Wellcome and the World Health Organization (WHO) hosted an expert meeting in October 2018 that brought together leading scientists and promising early-career researchers to invigorate nutrition science.

Cashew nuts in the shape of the human brain

Credit: Dan Salaman

The meeting's aim was to break down scientific silos and stimulate innovative thinking.

This intensive 2.5-day meeting piloted a new way of working for Wellcome. Attendees were challenged to look at nutritional problems in a different way, working together to define the research priorities in this multi-faceted field.

At the end of the meeting the new groups pitched their ideas to a nutrition advisory panel convened specially for the meeting.

We're pleased to announce that four of the ideas were successful and are being supported with pump-priming funds for a year. We hope the developed projects will then be able to apply for larger-scale funding.

1. DoMInO: Diet on Microbiome interactions for better Immune Outcomes

Aim: to use seasonal variation in vaccine response as an ‘experiment of nature’ to interrogate how diet-microbiome interactions might influence infant immune development.

Team: Sophie Moore, Andrew Prentice, Carlito Lebrilla, Ruairi Robertson and Eran Elinav.

2. Nu-MET: NUDGES to Metabolically Characterise Nutritionally Compromised Individuals

Aim: to create an adaptive mechanistic research platform to investigate how nutritionally compromised individuals (at both ends of the nutrition spectrum) respond to metabolic challenges.

Team: Albert Koulman, Jay Berkely, Robert Bandsma, Jessica Farebrother and Lars Dragstead.

3. Enhance the Burn: Improving metabolic ‘burn’ to re-establish healthy skeletal and adipose metabolism

Aim: to generate a deeper understanding of muscle metabolism and nutritional status by investigating survivors of childhood cancer as a model for accelerated ageing.

Team: Steve Wooton, Mike Stevens, Marlou Dirks, Julian Hamilton-Shield, Helen Roche, Saaed Shoaie, Adil Mardinogl and Lars Dragstead.
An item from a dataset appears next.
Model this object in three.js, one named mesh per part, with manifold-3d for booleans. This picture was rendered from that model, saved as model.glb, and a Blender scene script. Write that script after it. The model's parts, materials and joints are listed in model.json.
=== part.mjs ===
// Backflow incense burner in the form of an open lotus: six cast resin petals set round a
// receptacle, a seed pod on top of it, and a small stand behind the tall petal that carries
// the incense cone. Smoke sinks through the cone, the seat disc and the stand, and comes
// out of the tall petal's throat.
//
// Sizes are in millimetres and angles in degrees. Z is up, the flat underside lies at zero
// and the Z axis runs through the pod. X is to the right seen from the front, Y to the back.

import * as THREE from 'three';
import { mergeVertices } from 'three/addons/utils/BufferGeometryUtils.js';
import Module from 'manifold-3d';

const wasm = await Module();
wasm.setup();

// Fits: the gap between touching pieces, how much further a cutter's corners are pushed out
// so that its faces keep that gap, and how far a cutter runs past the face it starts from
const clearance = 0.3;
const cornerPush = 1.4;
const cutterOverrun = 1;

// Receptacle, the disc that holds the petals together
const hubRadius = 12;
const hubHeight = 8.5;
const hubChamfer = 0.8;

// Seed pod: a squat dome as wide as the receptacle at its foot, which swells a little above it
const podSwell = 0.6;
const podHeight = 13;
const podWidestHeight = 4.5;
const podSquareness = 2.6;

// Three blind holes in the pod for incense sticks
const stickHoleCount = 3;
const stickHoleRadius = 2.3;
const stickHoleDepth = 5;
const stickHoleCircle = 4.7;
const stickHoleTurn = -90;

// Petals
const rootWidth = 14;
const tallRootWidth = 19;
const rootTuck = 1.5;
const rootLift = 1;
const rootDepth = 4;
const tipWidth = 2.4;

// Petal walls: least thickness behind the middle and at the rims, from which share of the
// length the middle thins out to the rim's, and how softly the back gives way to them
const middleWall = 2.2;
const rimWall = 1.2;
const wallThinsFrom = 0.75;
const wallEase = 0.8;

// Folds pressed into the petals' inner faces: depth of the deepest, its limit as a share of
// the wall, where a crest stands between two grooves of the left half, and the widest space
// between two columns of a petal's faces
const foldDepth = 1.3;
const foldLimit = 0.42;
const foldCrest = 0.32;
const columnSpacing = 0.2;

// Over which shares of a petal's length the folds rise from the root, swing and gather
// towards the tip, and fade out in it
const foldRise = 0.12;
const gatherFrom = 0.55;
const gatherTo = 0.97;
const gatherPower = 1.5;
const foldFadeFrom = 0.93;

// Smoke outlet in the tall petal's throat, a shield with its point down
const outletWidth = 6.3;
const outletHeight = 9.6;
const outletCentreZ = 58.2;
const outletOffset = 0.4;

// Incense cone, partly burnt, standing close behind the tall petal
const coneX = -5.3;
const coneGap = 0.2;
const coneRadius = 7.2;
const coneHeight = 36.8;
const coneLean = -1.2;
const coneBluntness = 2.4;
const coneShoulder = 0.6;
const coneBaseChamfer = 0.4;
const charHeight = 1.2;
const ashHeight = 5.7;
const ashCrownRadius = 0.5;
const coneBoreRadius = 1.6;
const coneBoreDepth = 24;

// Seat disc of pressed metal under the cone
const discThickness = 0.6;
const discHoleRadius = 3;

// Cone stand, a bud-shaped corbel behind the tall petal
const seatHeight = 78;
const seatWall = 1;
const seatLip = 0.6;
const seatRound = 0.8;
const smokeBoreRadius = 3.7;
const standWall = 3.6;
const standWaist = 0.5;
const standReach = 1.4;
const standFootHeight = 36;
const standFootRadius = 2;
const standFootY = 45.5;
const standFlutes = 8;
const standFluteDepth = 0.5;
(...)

4. Applying food science to inform diet choices and improve health

Aim: approach the concept of the nutritional value of weaning foods across the entire food pathway from crop variation to individual effects on metabolism and the microbiome.

Team: Luke Bell, Alan Walker, Emily Balskus, Cathrina Edwards, Margaret Kosek and Lindsay Hall.
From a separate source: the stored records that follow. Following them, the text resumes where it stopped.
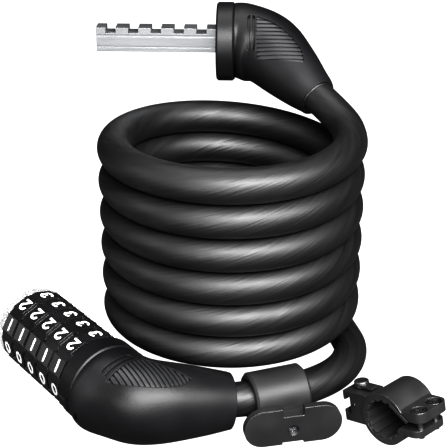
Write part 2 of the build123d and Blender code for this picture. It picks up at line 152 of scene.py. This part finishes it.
def white_table():
    """White to the camera, with a hint of shadow near the lock, and dark to what it lights."""
    material = bpy.data.materials.new("white_table")
    tree = nodes_of(material)
    out = tree.nodes.new("ShaderNodeOutputMaterial")
    diffuse = tree.nodes.new("ShaderNodeBsdfDiffuse")
    diffuse.inputs["Color"].default_value = (0.9, 0.9, 0.9, 1)
    glow = tree.nodes.new("ShaderNodeEmission")
    glow.inputs["Strength"].default_value = 1.0
    shown = tree.nodes.new("ShaderNodeMixShader")
    place = tree.nodes.new("ShaderNodeTexCoord")
    away = tree.nodes.new("ShaderNodeVectorMath")
    away.operation = "LENGTH"
    fade = tree.nodes.new("ShaderNodeMapRange")
    fade.inputs["From Min"].default_value = SHADOW_REACH[0]
    fade.inputs["From Max"].default_value = SHADOW_REACH[1]
    fade.inputs["To Min"].default_value = SHADOW_KEPT[0]
    fade.inputs["To Max"].default_value = SHADOW_KEPT[1]
    link(tree, place.outputs["Object"], away.inputs[0])
    link(tree, away.outputs["Value"], fade.inputs["Value"])
    link(tree, fade.outputs[0], shown.inputs[0])
    link(tree, diffuse.outputs[0], shown.inputs[1])
    link(tree, glow.outputs[0], shown.inputs[2])
    dim = tree.nodes.new("ShaderNodeBsdfDiffuse")
    dim.inputs["Color"].default_value = (0.04, 0.04, 0.04, 1)
    path = tree.nodes.new("ShaderNodeLightPath")
    both = tree.nodes.new("ShaderNodeMixShader")
    link(tree, path.outputs["Is Camera Ray"], both.inputs[0])
    link(tree, dim.outputs[0], both.inputs[1])
    link(tree, shown.outputs[0], both.inputs[2])
    link(tree, both.outputs[0], out.inputs["Surface"])
    return material


def add_world():
    """White to the camera, and nearly dark to what it lights."""
    world = bpy.data.worlds.new("studio")
    bpy.context.scene.world = world
    tree = nodes_of(world)
    out = tree.nodes.new("ShaderNodeOutputWorld")
    path = tree.nodes.new("ShaderNodeLightPath")
    seen = tree.nodes.new("ShaderNodeBackground")
    seen.inputs["Color"].default_value = (1, 1, 1, 1)
    seen.inputs["Strength"].default_value = 1.0
    cast = tree.nodes.new("ShaderNodeBackground")
    cast.inputs["Color"].default_value = (1, 1, 1, 1)
    cast.inputs["Strength"].default_value = WORLD_CAST
    both = tree.nodes.new("ShaderNodeMixShader")
    link(tree, path.outputs["Is Camera Ray"], both.inputs[0])
    link(tree, cast.outputs[0], both.inputs[1])
    link(tree, seen.outputs[0], both.inputs[2])
    link(tree, both.outputs[0], out.inputs["Surface"])


def light_the_set():
    for softbox in SOFTBOXES:
        add_softbox(*softbox)
    view = bpy.context.scene.view_settings
    view.view_transform = "Standard"
    view.look = "High Contrast"


# ---------------------------------------------------------------- materials

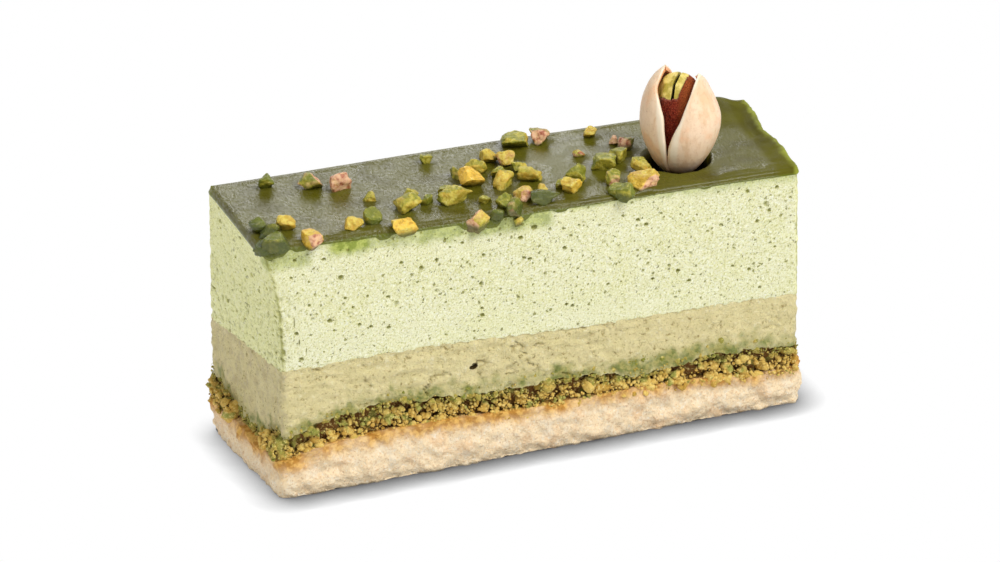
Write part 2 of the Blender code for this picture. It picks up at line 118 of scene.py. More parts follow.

    Why this meeting was needed

    Wherever we live, at any age, good nutrition is the foundation of health.

    Patterns of malnutrition are changing. While the number of underweight and stunted children is decreasing in some countries, the number of children and adults who are overweight and obese is increasing in virtually every country. This will have major health and economic consequences for generations to come.
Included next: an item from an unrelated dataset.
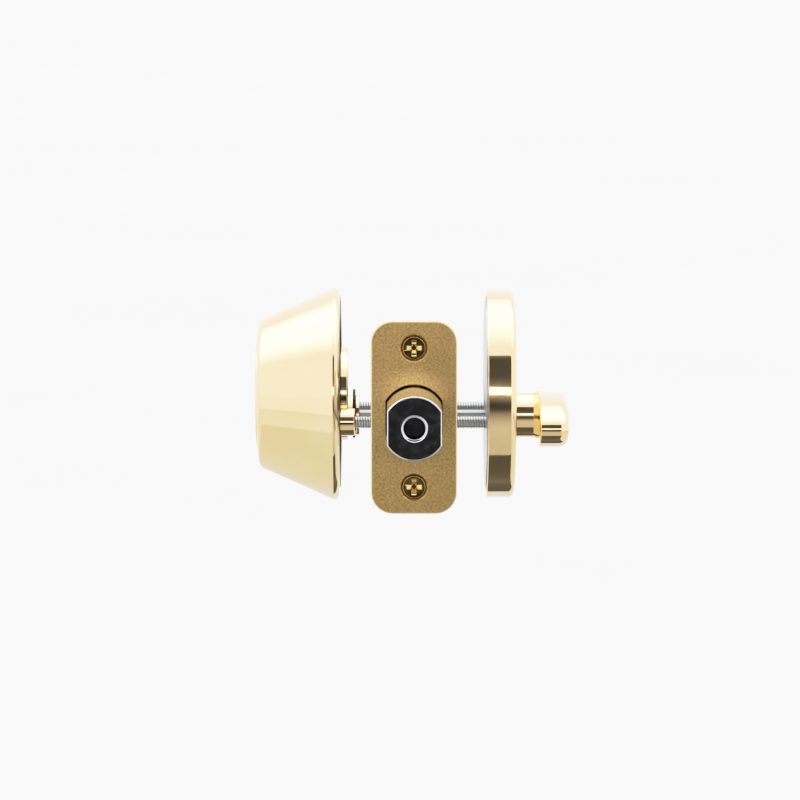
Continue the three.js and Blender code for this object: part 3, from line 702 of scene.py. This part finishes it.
def bolt():
    """The bolt: a chromed round bar with two flats, a bright rim and a countersunk hole in its end."""
    radius, flat, rim = 9.4, 7.95, 0.42
    tip = BOLT_LOW.y
    bar = plate("bolt_bar", double_d(radius, flat, 64), [], "Y", tip, BOLT_HIGH.y, rim)
    hole, hole_end, sink_depth = 3.2, tip + 27, 0.55
    cone_base = 5.7
    corners = [
        (0, tip - 1),
        (cone_base, tip - 1),
        (hole, tip + sink_depth, 0.15),
        (hole, hole_end),
        (0, hole_end),
    ]
    slot_half, slot_front = 1.75, tip + 27.8
    right_through = 20
    slot_low = (-slot_half, slot_front, -right_through)
    cut(
        bar,
        turned("hole", corners, "Y", segments=96),
        block("tail_slot", slot_low, (slot_half, BOLT_HIGH.y + 1, right_through)),
        rod("pin_hole", PIN_HOLE, -right_through, right_through, "X", CROSS_PIN),
    )
    stand_for(bar, "bolt", 32)


def saw_pin():
    """The hardened pin that turns inside the bolt when someone tries to saw it."""
    low, high = box("saw_pin")
    stand_for(rod("saw_pin_hardened", 3.0, low.y, high.y, "Y", edge=0.5), "saw_pin")


def tail_cross_pin():
    """The pin through the bolt's end that holds the tail."""
    pin = rod("tail_cross_pin_round", 1.5, PIN_LOW.x, PIN_HIGH.x, "X", CROSS_PIN, edge=0.25)
    stand_for(pin, "tail_cross_pin")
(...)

    Many countries are facing a double burden of malnutrition with undernutrition and overweight/obesity happening at the same time within their populations. This is posing major challenges to health systems and policy makers. 

    Throughout life, poor nutrition increases susceptibility to disease and reduces our ability to recover from illness and respond to treatment. And as people live longer, maintaining good nutrition in later life is a challenge for health providers and individuals alike. In addition to health complications, malnutrition has lifelong ramifications because it affects our ability to learn and earn.

    Despite its fundamental importance to health, there are concerns that nutrition research is not keeping up with these challenges. By bringing together leading experts from a range of areas with promising early career scientists, we tried to start a disruptive conversation on the future of nutrition science.

    'Transforming Nutrition Science for Better Health' was held at Wellcome’s London office from 15-17 October 2018. It aimed to:

    • generate innovative research ideas with the potential to yield new health interventions to improve the health and wellbeing of children and adults
    • stimulate interdisciplinary exploration and foster collaborative approaches
    • inspire younger researchers to pursue careers in nutrition science
    • draw public attention to the importance of nutrition and how research improves health.